Records contained in a dataset
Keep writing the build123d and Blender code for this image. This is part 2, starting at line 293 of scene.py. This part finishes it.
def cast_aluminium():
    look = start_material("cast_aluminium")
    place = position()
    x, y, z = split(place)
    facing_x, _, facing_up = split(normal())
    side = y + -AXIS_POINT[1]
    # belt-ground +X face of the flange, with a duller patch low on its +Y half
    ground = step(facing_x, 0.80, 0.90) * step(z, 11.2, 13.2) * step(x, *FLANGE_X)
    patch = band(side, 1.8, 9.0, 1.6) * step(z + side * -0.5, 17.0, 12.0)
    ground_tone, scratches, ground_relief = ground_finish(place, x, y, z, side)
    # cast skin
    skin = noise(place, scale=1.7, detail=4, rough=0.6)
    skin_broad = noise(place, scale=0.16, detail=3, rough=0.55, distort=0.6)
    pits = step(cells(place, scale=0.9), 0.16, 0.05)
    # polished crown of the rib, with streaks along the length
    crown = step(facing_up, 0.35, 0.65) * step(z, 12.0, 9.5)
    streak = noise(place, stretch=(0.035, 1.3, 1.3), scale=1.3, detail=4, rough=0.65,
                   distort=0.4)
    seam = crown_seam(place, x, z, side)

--

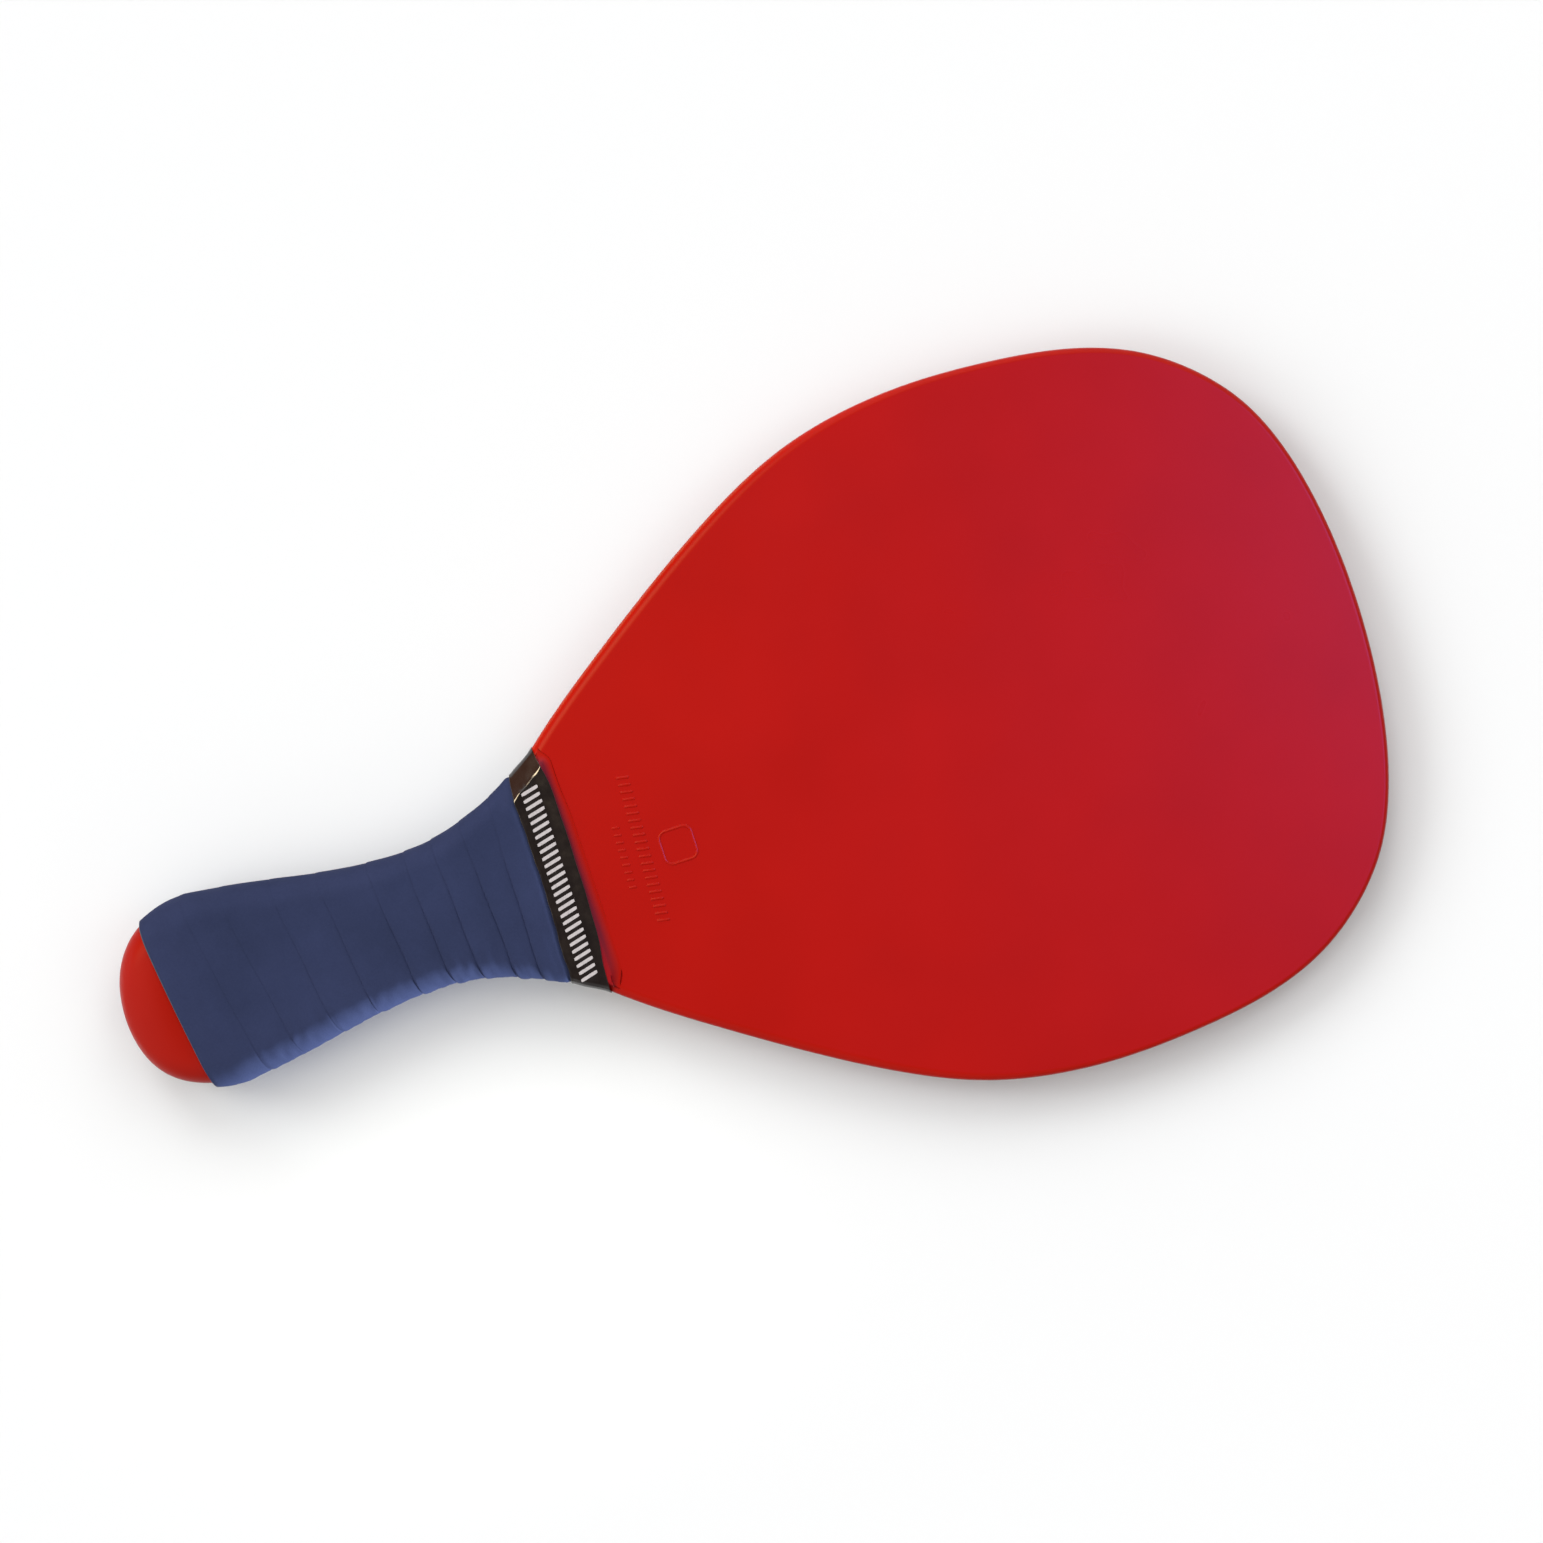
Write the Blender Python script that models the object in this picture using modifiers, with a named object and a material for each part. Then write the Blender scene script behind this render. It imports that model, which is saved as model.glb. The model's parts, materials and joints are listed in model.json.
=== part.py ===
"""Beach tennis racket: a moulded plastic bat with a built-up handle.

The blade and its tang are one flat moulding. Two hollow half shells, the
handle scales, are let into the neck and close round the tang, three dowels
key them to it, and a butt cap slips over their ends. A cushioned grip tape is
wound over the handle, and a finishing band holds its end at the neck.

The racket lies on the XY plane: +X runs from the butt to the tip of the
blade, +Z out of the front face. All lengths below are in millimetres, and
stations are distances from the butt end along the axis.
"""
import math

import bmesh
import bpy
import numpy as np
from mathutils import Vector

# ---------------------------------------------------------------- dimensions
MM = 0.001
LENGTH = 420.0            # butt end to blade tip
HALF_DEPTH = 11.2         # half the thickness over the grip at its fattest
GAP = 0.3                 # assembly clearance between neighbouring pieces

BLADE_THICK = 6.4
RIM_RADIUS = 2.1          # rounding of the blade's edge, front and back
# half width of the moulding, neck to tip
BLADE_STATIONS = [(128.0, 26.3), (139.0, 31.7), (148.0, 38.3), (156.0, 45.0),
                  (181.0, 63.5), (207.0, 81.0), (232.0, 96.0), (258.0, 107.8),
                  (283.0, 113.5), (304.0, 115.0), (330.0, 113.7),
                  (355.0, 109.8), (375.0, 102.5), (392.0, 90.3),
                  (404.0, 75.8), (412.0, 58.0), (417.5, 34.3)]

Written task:
Using the entries shown above, reproduce verbatim the lines from the line bearing "Write the Blender Python" to the line bearing "(404.0, 75.8), (412.0, 58.0), (417.5, 34.3)]", inclusive.

Solution:
Write the Blender Python script that models the object in this picture using modifiers, with a named object and a material for each part. Then write the Blender scene script behind this render. It imports that model, which is saved as model.glb. The model's parts, materials and joints are listed in model.json.
=== part.py ===
"""Beach tennis racket: a moulded plastic bat with a built-up handle.

The blade and its tang are one flat moulding. Two hollow half shells, the
handle scales, are let into the neck and close round the tang, three dowels
key them to it, and a butt cap slips over their ends. A cushioned grip tape is
wound over the handle, and a finishing band holds its end at the neck.

The racket lies on the XY plane: +X runs from the butt to the tip of the
blade, +Z out of the front face. All lengths below are in millimetres, and
stations are distances from the butt end along the axis.
"""
import math

import bmesh
import bpy
import numpy as np
from mathutils import Vector

# ---------------------------------------------------------------- dimensions
MM = 0.001
LENGTH = 420.0            # butt end to blade tip
HALF_DEPTH = 11.2         # half the thickness over the grip at its fattest
GAP = 0.3                 # assembly clearance between neighbouring pieces

BLADE_THICK = 6.4
RIM_RADIUS = 2.1          # rounding of the blade's edge, front and back
# half width of the moulding, neck to tip
BLADE_STATIONS = [(128.0, 26.3), (139.0, 31.7), (148.0, 38.3), (156.0, 45.0),
                  (181.0, 63.5), (207.0, 81.0), (232.0, 96.0), (258.0, 107.8),
                  (283.0, 113.5), (304.0, 115.0), (330.0, 113.7),
                  (355.0, 109.8), (375.0, 102.5), (392.0, 90.3),
                  (404.0, 75.8), (412.0, 58.0), (417.5, 34.3)]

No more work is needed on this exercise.